What's going on?
Late on Thursday, the US government accused automaker Fiat Chrysler of cheating on emissions tests – just one day after Volkswagen (VW) settled a similar charge for more than $4 billion.
What does this mean?
Fiat’s CEO has vehemently denied the allegations and attempted to draw a line between his company’s behavior and that of VW, saying he’s “really pissed off” about reports that equate the two. Whereas VW admitted to installing illegal software to mask emissions output, Fiat has (so far, at least) only been accused of failing to disclose potentially illegal devices to authorities (Fiat says its devices were legal).
Why should I care?
For the stock: It’s a highly uncertain situation for Fiat’s investors.
If the issue remains merely Fiat’s non-disclosure of the device, it will be far less costly than if it’s found to have hidden an illegal device from regulators. Adding to this dynamic are the shifting political winds: investors are unsure of how a new US presidential administration will influence the outcome. However, Volkswagen’s case has set a standard: a heavy fine and arrests of executives. Following so closely on the heels of VW, Fiat is also at risk of a big fine and investors are fearful: the stock has declined about 20% since the news broke.
The bigger picture: Debt increases risk in times of crisis.

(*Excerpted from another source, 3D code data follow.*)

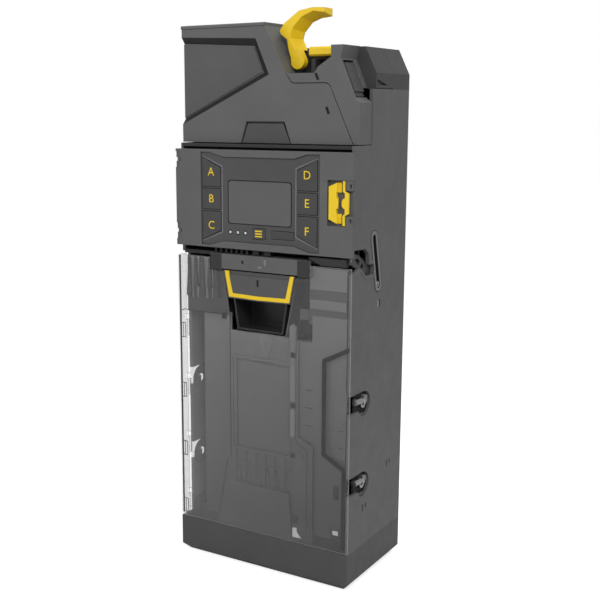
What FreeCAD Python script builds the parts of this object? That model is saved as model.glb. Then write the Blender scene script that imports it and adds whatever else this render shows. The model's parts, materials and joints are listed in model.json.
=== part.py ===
import FreeCAD, Part
import math
import os

# A vending coin changer. Millimetres.
# Origin: middle of the footprint, at the base. X right, Y to the back, Z up.

os.makedirs("parts", exist_ok=True)
V = FreeCAD.Vector

# ---- driving dimensions -------------------------------------------------------------------------
width = 137.0              # overall
depth = 81.0
band_height = 26.4         # base tray
bay_height = 193.1         # cassette bay above the tray
bay_gap = 7.0              # between the bay and the keypad door
door_height = 66.0
door_gap = 4.3             # between the door and the acceptor
acceptor_height = 77.2
wall = 2.5                 # housing sheet
rim_relief = 0.4           # how far raised rims stand out of the side walls
skin = 2.2                 # acceptor and cap moulding
base_chamfer = 4.5
run_gap = 0.4              # between pieces that move past each other
fit_gap = 0.05             # round a pin
small = 0.1                # between neighbours that stay still

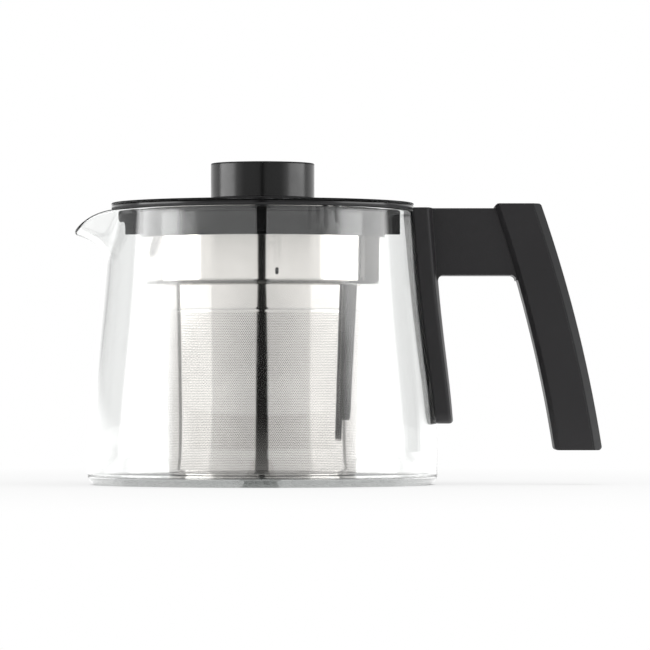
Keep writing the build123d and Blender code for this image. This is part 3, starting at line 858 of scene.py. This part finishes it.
def makeFloor(look):
    # matt white near the pot, where its shadow falls, with a painted contact shade under the pot's foot,
    # fading into the white of the background, and the lower part of the room in reflections
    material, tree, shader = startMaterial("floorWhite", Roughness=0.9, **{"Specular IOR Level": 0.0})
    shader.inputs["Base Color"].default_value = look["matt"]
    point = pointOf(tree)
    distance = vector2(tree, "LENGTH", point)
    room = useGroup(tree, groups["room"], point)
    widths = (look["stripFrom"], look["stripTo"], look["stripNear"], look["stripFar"])
    dims = (look["turnNear"], look["turnFar"], look["mirrorNear"], look["mirrorFar"])
    lower = math2(tree, "MULTIPLY", room["Level"], ramp(tree, room["Turn"], *dims))
    lower = math2(tree, "MINIMUM", lower, look["mirrorMost"])
    dark = strip(tree, room["Turn"], ramp(tree, distance, *widths), look)
    seenRoom = math2(tree, "MULTIPLY", lower, dark)
    path = tree.nodes.new("ShaderNodeLightPath")
    glow = tree.nodes.new("ShaderNodeEmission")
    tree.links.new(mixLevel(tree, after(tree, path, "Glossy"), 1.0, seenRoom), glow.inputs["Color"])
    share = ramp(tree, distance, look["near"], look["far"], look["nearGlow"], 1.0)
    # under the pot's foot the floor glows less: a painted contact shade, which the real shadow there deepens
    outside = ramp(tree, distance, look["foot"], look["near"], look["footShadeGlow"], 1.0)
    direct = math2(tree, "SUBTRACT", 1.0, after(tree, path, "Diffuse"))
    share = math2(tree, "MULTIPLY", math2(tree, "MULTIPLY", share, outside), direct)
    mixed = addNode(tree, "ShaderNodeMixShader", share, shader.outputs[0], glow.outputs[0])
    tree.links.new(mixed.outputs[0], tree.nodes["Material Output"].inputs["Surface"])
    material.cycles.emission_sampling = "NONE"
    far = look["reach"]
    mesh = bpy.data.meshes.new("floor")
    corners = [(-far, -far, 0), (far, -far, 0), (far, far, 0), (-far, far, 0)]
    mesh.from_pydata(corners, [], [(0, 1, 2, 3)])
    mesh.materials.append(material)
    sheet = bpy.data.objects.new("floor", mesh)
    bpy.context.scene.collection.objects.link(sheet)


groups["room"] = roomGroup(roomLook)
makeCamera(cameraLook)
makeWorld(worldLook)
for lampName, look in lampLook.items():
    makeLamps(lampName, look)
makeFloor(floorLook)
scene = bpy.context.scene
scene.view_settings.view_transform = "Standard"
scene.cycles.max_bounces = 24
scene.cycles.glossy_bounces = 20
scene.cycles.transmission_bounces = 20
scene.cycles.transparent_max_bounces = 24
print("studio ready")
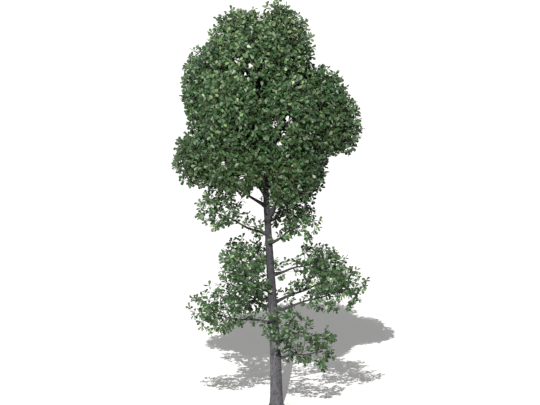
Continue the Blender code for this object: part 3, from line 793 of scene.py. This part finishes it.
def dealColours(mass, tips, own, dice):
    # a colour for each leaf, from random tone and from painted light and shade by where it sits in the crown
    count = sprays["leaves"]
    start = Vector(dealing["cloudStart"])
    clouds = np.array([noise.noise(Vector(tip) / dealing["cloudSize"] + start) for tip in tips])
    middle, rise = dealing["heights"]
    level = np.clip((tips[:, 2] - middle) / rise, dealing["lowest"], 1)
    # painted light and shade: lighter colours towards the crown's top, darker ones below its middle
    light = dealing["middle"] + dealing["height"] * level + dealing["clouds"] * clouds
    light += dealing["lowMasses"] if mass["kind"] == "open" else 0
    # painted shade round those places
    for x, z, halfWidth, halfHeight, dark in dealing["paintedShades"]:
        near = 1 - ((tips[:, 0] - x) / halfWidth) ** 2 - ((tips[:, 2] - z) / halfHeight) ** 2
        light -= dark * np.clip(near, 0, 1)
    light += dice.normal(0, dealing["spread"][0], len(tips))
    light = np.repeat(light, count) + dice.normal(0, dealing["spread"][1], count * len(tips))
    chosen = leafNumbers["leafDeep"] + np.searchsorted(dealing["steps"], light)
    chosen[chosen > leafNumbers["leafDeep"]] += 1
    luck = dice.uniform(0, 1, len(light))
    chosen[(chosen == leafNumbers["leafMid"]) & (luck < dealing["blue"])] = leafNumbers["leafBlue"]
    # painted glow: leaves deep inside a dense mass are dealt the lighter olive colour
    first, last = dealing["paintedGlow"]
    paintedGlow = dice.uniform(0, 1, len(light)) < (first - np.repeat(own, count)) / (first - last)
    chosen[paintedGlow & (mass["kind"] == "dense")] = leafNumbers["leafInnerPaintedGlow"]
    return chosen


# Materials


def setUp(name, roughness):
    made = bpy.data.materials.new(name)
    made.use_nodes = True
    surface = made.node_tree.nodes["Principled BSDF"]
    surface.inputs["Roughness"].default_value = roughness
    return made, made.node_tree, surface


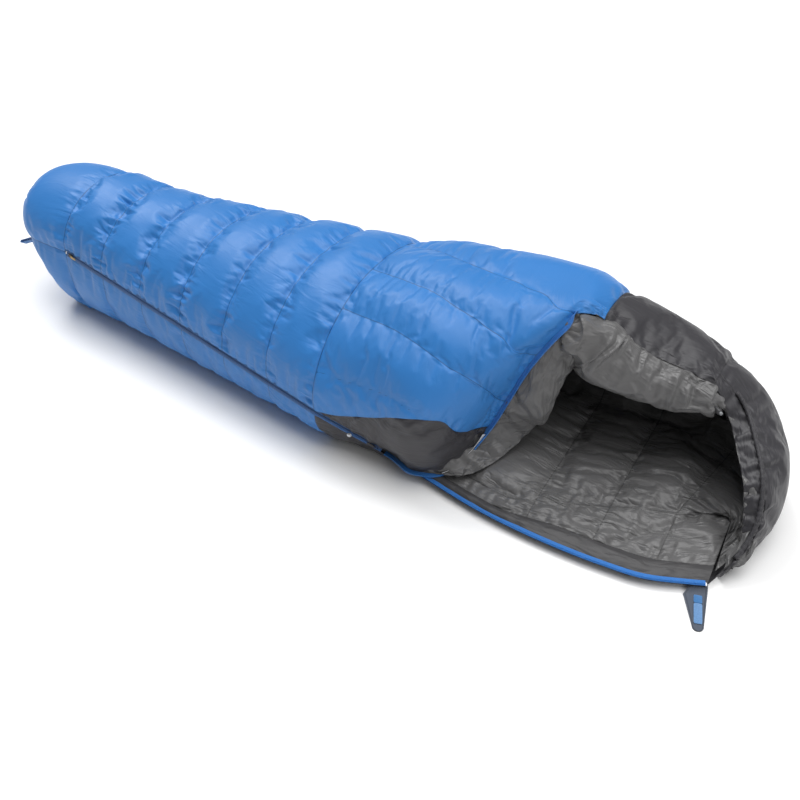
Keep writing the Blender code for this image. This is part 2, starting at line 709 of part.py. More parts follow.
def rim_trim():
    """The hood's tunnel and drawcord, the neck baffle, the zip's draft tube and the collar's tail."""
    def beside(station, v, lift):
        return hood(station, v) + normal(hood, station, max(v, 0.01), 1.5) * lift

    run = [beside(s, 0.30, 0.0098) for s in between(1.975, 2.44, 18)]
    add_object("drawcord_tunnel", annulus(run, 0.0070, 0.0034), CHARCOAL)
    add_object("hood_drawcord", tube(run, 0.0022, 6), CHARCOAL)
    neck, thick = [], []
    for s in between(NECK_START, HOOD_START - 0.03, 8):
        drop = 0.072 - 0.028 * (s - NECK_START) / (HOOD_START - NECK_START)
        neck.append(upper(s, 0.0) + drop * np.array([0.05, -0.25, -1.0]))
        thick.append(0.70 * drop)
    add_object("neck_baffle", tube(neck, thick, 12), GREY)
    draft = []
    for s in between(SEAM_ONE + 0.05, ZIP_SPLIT - 0.06, 14):
        point, _, n = zip_frame(EDGE, s)
        draft.append(point - n * (QUILT + 0.014))
    add_object("zip_draft_tube", tube(draft, 0.0095, 8), GREY)
    top, low = np.array([2.030, -0.060, 0.125]), np.array([2.048, -0.120, 0.050])
    middle = (top + low) / 2 + np.array([-0.004, 0, 0])
    add_object("collar_tail", tube([top, middle, low], 0.012, 8, 0.5), GREY)


def cord_lock():
    """The spring lock that holds the hood's drawcord at the far end of its tunnel, and its button."""
    centre, along = np.array([1.952, 0.060, 0.262]), np.array([0.8, -0.6, 0.0])
    barrel = annulus([centre - along * 0.010, centre, centre + along * 0.010], 0.0068, 0.0044, 12)
    add_object("cord_lock_body", barrel, CHARCOAL, 0.4)
    press = joint_empty("cord_lock_press", centre)
    button = tube([centre + along * 0.002, centre + along * 0.009, centre + along * 0.016], 0.0039, 12)
    add_object("cord_lock_button", button, PALE, 0.4, parent=press)


def closure_tab():
    """The tapered tab at the zip's top corner with its two hook-and-loop patches, flat on the ground."""
    root_a, root_b = np.array([2.027, -0.262, 0.0]), np.array([2.074, -0.238, 0.0])
    tip, radius = np.array([2.081, -0.331, 0.0]), 0.0125
    pivot = joint_empty("closure_tab_hinge", (root_a + root_b) / 2)
    outline = [root_b, root_a]
    start = math.atan2(-0.30, -1.0)
    for k in range(9):
        angle = start + math.pi * 1.02 * k / 8
        outline.append(tip + radius * np.array([math.cos(angle), math.sin(angle), 0.0]))
    tab = extruded(outline, 0.0, 0.0024)
    add_object("closure_tab", tab, CHARCOAL, 0.8, parent=pivot)
    along = tip - (root_a * 0.40 + root_b * 0.60)
    along = along / np.linalg.norm(along)
    side = np.array([-along[1], along[0], 0.0])
    up = np.array([0.0, 0.0, 1.0])
    first = root_a * 0.40 + root_b * 0.60 + np.array([0, 0, 0.0033])
    patches = ("hook_patch", 0.004, 0.026, BLUE_DEEP), ("loop_patch", 0.0268, 0.082, BLUE)
    for name, low, high, colour in patches:
        centre = first + along * (low + high) / 2
        patch = box(centre, (along, side, up), (high - low, 0.019, 0.0010))
        add_object(name, patch, colour, 0.9, parent=pivot)


def extruded(outline, low, high):
    made = bmesh.new()
    rings = []
    for z in (low, high):
        rings.append([made.verts.new(world((p[0], p[1], z))) for p in outline])
    join_loops(made, rings)
    made.faces.new(rings[0])
    made.faces.new(rings[1][::-1])
    return made


def foot_loop():
    """The webbing loop that the bag hangs from, sewn to the foot end beside the zip."""
    root, side = np.array([-0.034, -0.140, 0.212]), np.array([0.35, -0.60, 0.72])
    out = np.array([-0.90, -0.06, -0.43])
    out = out / np.linalg.norm(out)
    side = side - out * (side @ out)
    side = side / np.linalg.norm(side)
    thick = np.cross(out, side)
    pivot = joint_empty("foot_loop_hinge", root)
    inner, outer = [], []
    for k in range(13):
        angle = math.pi * (k / 12 - 0.5)
        for edge, half in ((inner, 0.0022), (outer, 0.0036)):
            reach = 0.056 + half * math.cos(angle) if 0 < k < 12 else 0.0
            edge.append(root + out * reach + thick * half * np.sign(k - 6))
    strips = []
    for edge in (outer, inner):
        strips.append([[p - side * 0.0085, p + side * 0.0085] for p in edge])
    add_object("foot_loop", slab(*strips), BLUE, 0.7, parent=pivot)


def clear_scene():
    for made in list(bpy.data.objects):
        bpy.data.objects.remove(made, do_unlink=True)


def main():
    clear_scene()
    leg_chambers()
    footbox()
    chest()
    fold = joint_empty("flap_fold", FLAP_HINGE[0])
    flap(fold)
    torso_and_head()
    linings()
    zips(fold)
    slider("lower", 0.166, 1, BRASS)
    slider("upper", ZIP_SPLIT - 0.014, -1, BLUE_DEEP)
    stops_and_stud()
    rim_trim()
    cord_lock()
    closure_tab()
    foot_loop()


main()
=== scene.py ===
"""Looks for the mummy sleeping bag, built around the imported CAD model.

The shell and the lining are sheets over the same rails as the CAD quilts. Each sheet is cut
with some spare cloth, held at its seams, and blown up by Blender's Cloth, so that the down
chambers swell and the spare cloth gathers into puckers beside the stitching.
"""

import math

import bmesh
import bpy
import numpy as np
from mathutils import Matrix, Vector


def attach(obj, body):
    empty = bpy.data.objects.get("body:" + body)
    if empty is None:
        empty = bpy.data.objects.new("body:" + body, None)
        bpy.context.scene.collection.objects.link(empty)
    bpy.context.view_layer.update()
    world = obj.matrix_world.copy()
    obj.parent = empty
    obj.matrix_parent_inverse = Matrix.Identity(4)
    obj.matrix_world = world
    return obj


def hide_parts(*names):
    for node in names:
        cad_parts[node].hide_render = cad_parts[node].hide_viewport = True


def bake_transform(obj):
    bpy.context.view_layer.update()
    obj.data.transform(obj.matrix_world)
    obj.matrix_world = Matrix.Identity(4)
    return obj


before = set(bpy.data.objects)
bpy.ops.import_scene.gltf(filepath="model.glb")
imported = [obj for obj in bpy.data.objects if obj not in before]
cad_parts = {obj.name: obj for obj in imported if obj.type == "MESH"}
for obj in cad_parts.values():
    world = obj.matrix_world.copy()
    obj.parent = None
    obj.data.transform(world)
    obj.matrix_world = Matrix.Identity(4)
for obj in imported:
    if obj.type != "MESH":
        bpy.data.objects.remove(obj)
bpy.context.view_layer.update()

# The CAD's driving dimensions, in metres
CENTRE_X = 1.0356  # from the foot end of the rails to the middle of the bag
SEAM_ONE = 0.141
CHAMBER = 0.156
CHAMBERS = 6
SEAM_LAST = SEAM_ONE + CHAMBERS * CHAMBER
SQUARENESS = 0.85
HIGHEST = 0.437  # above this, the swelling is pressed flatter
ZIP_SPLIT = 1.24
SHOULDER = 1.655
HOOD_START = 1.927
HOOD_END = 2.47
FLAP_CORNER = 1.600
BACK_SEAMS = (1.30, 1.644, 1.80)  # cross seams of the charcoal back

# Rails: station, then the point or the values there
EDGE = [
    (0.141, 0.141, -0.1760, 0.2400), (0.4, 0.4, -0.2081, 0.2110), (0.75, 0.75, -0.2515, 0.1717),
    (1.05, 1.05, -0.2887, 0.1380), (1.077, 1.077, -0.2920, 0.1350), (1.1, 1.1, -0.2847, 0.1220),
    (1.16, 1.16, -0.2655, 0.0882),
    (1.2, 1.2, -0.2528, 0.0656), (1.24, 1.24, -0.240, 0.043), (1.25, 1.25, -0.2368, 0.0374),
    (1.31, 1.305, -0.243, 0.040), (1.36, 1.350, -0.242, 0.037), (1.4, 1.402, -0.212, 0.040),
    (1.425, 1.424, -0.172, 0.062), (1.45, 1.455, -0.128, 0.125), (1.49, 1.483, -0.098, 0.200),
    (1.53, 1.520, -0.062, 0.305), (1.565, 1.565, -0.015, 0.390), (1.6, 1.600, 0.022, 0.424),
    (1.63, 1.635, 0.052, 0.418), (1.69, 1.690, 0.066, 0.382), (1.76, 1.760, 0.077, 0.345),
    (1.86, 1.860, 0.090, 0.318), (1.927, 1.927, 0.091, 0.298), (2.0, 1.974, 0.088, 0.235),
    (2.1, 2.020, 0.028, 0.195), (2.2, 2.062, -0.042, 0.162), (2.3, 2.086, -0.088, 0.105),
    (2.4, 2.096, -0.125, 0.060), (2.48, 2.083, -0.182, 0.030), (2.52, 2.066, -0.218, 0.016),
]
CROWN = [
    (0.141, 0.141, 0.0, 0.385), (0.3, 0.3, 0.0, 0.372), (0.6, 0.6, 0.0, 0.372), (0.9, 0.9, 0.0, 0.385),
    (1.077, 1.077, 0.0, 0.395), (1.35, 1.35, 0.02, 0.418), (1.5, 1.5, 0.05, 0.428),
    (1.6, 1.6, 0.08, 0.424), (1.69, 1.69, 0.12, 0.395), (1.76, 1.76, 0.14, 0.365),
    (1.86, 1.86, 0.155, 0.335), (1.927, 1.927, 0.155, 0.305), (2.0, 2.005, 0.145, 0.255),
    (2.1, 2.070, 0.072, 0.215), (2.2, 2.112, -0.005, 0.180), (2.3, 2.132, -0.070, 0.125),
    (2.4, 2.120, -0.135, 0.075), (2.48, 2.092, -0.187, 0.036), (2.52, 2.068, -0.217, 0.018),
]
WIDE = [
    (0.141, 0.141, 0.188, 0.190), (0.3, 0.3, 0.196, 0.186), (0.6, 0.6, 0.238, 0.186),
    (0.9, 0.9, 0.282, 0.190), (1.077, 1.077, 0.305, 0.190), (1.35, 1.35, 0.330, 0.185),
    (1.6, 1.6, 0.335, 0.170), (1.76, 1.76, 0.335, 0.155), (1.927, 1.930, 0.312, 0.130),
    (2.0, 2.015, 0.275, 0.120), (2.1, 2.092, 0.186, 0.110), (2.2, 2.134, 0.080, 0.090),
    (2.3, 2.138, -0.014, 0.066), (2.4, 2.116, -0.090, 0.045), (2.48, 2.092, -0.152, 0.028),
    (2.52, 2.070, -0.215, 0.014),
]
BULGE = [
    (0.141, -0.188, 0.300), (0.6, -0.245, 0.265), (1.077, -0.325, 0.250), (1.16, -0.345, 0.230),
    (1.24, -0.360, 0.220), (1.36, -0.370, 0.210), (1.425, -0.310, 0.220), (1.49, -0.200, 0.310),
    (1.53, -0.130, 0.370), (1.565, -0.060, 0.420), (1.6, 0.030, 0.432),
]
BED = [
    (1.24, 1.24, -0.240, 0.030), (1.35, 1.352, -0.253, 0.024), (1.53, 1.533, -0.283, 0.020),
    (1.72, 1.722, -0.295, 0.020), (1.84, 1.843, -0.291, 0.020), (1.93, 1.935, -0.280, 0.020),
    (2.02, 2.02, -0.246, 0.018), (2.066, 2.066, -0.222, 0.014),
]
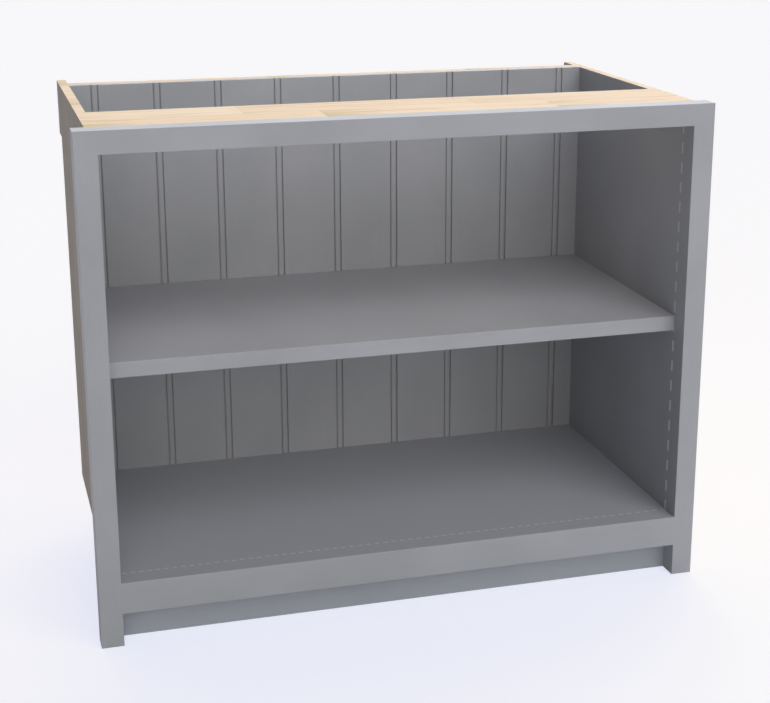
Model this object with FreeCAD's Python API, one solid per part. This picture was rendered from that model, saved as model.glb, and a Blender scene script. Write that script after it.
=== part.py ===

When VW’s scandal broke, it had more than $30 billion of cash to help pay for it. Fiat, by contrast, is in billions of dollars of debt. Absorbing a large fine could be a problem: Fiat would likely have to borrow more money and, quite possibly, raise more cash from shareholders (which would mean existing shareholders would own proportionally less of the company). As we’ve seen with other companies, significant debt increases the risk for shareholders.